Thanks for the suggestions so far with this. I had an email back from the lab today:

Our software suite applies the printer profile at the time of printing - and does a conversion to this from whatever profile you have selected. If your file has no profile attached it assumes it's a sRGB (which normally only happens in some album software like JAD from Jorgensun)

The way it works means you should never embed it at your end - that's a bit of a cheat some labs use of they've not got the £30,000+ software system we use - and as we rebuild this often you'd be applying out of date profiles quite quickly....

I've not tried using it for soft proofing - I'll try that here - but on the screens I've looked at the high end onles like the top end dells, eizo, lacie etc all get very close particulary if you supply in sRGB

Printers like the Fuji Prontier and the Noritsu have a printspace not much larger than sRGB


This seems to be a bit at odds with some of the advice... as I say this is a steep learning curve for me! The email went on to suggest that I might have desaturation turned on in photoshop - which was a good theory but I checked and haven't. He also suggested I should check the lighting under which I was viewing the prints. Again, a valid suggestion but I don't think it fully explains the redness as I have noticed this is daylight as well.

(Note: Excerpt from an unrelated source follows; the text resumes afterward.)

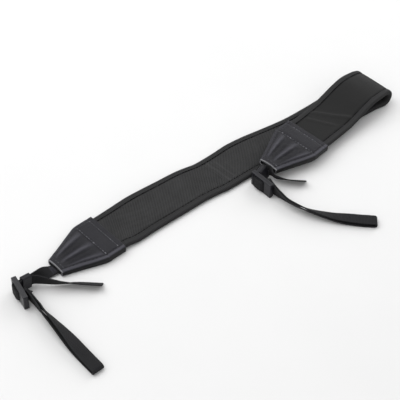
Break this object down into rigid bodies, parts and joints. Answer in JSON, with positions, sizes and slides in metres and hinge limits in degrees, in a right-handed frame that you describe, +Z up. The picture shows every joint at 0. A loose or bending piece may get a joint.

I have however tried something which I suspect has no logic but is interesting none the less....

I thought I would bring a second monitor home to try and compare with my Dell. Bear in mind this is a fairly cheap LCD so I wasn't expecting anything too perfect... anyway I plugged this in alongside my other and have them running as an extended desktop. I then used the spyder 3 to calibrate each with its own profile. So far so good... and although the colour of the two monitors aren't the same, given that one is a very cheap one I can see that they are pretty close...

I now open Lightroom with a pic open in the library mode on the Dell screen. If I then slide the who window across to the cheap screen it is a first a little paler, but then once most of the pic is fully onto the cheap screen the colour changes so it is once again a similar tone. I assume here that there is a point at which the computer changes to using the second monitor profile rather than the first and that gives this step change?

If I now move the screen back across to the Dell there is again a brief period (about 0.5 seconds) where the pic is displayed more saturated (the opposite of going the other way). I assume here it is because it is still using the second monitor profile and has to change back to the first again. The interesting part for me is that this brief, more saturated display of the pic almost exactly matches the print in the way this is mains some of the reds which are more saturated!

I'm not suggested that this is the key to what is wrong - I strongly suspect the match is just conincidence, however, if I would love to display like this for a while to investigate if it does indeed match the prints and if using this profile would solve my problem.

I did go into the windows 7 colour management settings and try to selcted the monitor 2 profile to use on the Dell. However, the screen looked awful and nothing like the way the pic was displayed during the 'change' period described above.

So... does anyone know what Lightroom is doing for this brief period between monitor changes and can I emulate it?

This may well lead you to conclude I am completely mad and don't know what I'm talking about, but please humour me and tell your thoughts.... and thanks for the help so far.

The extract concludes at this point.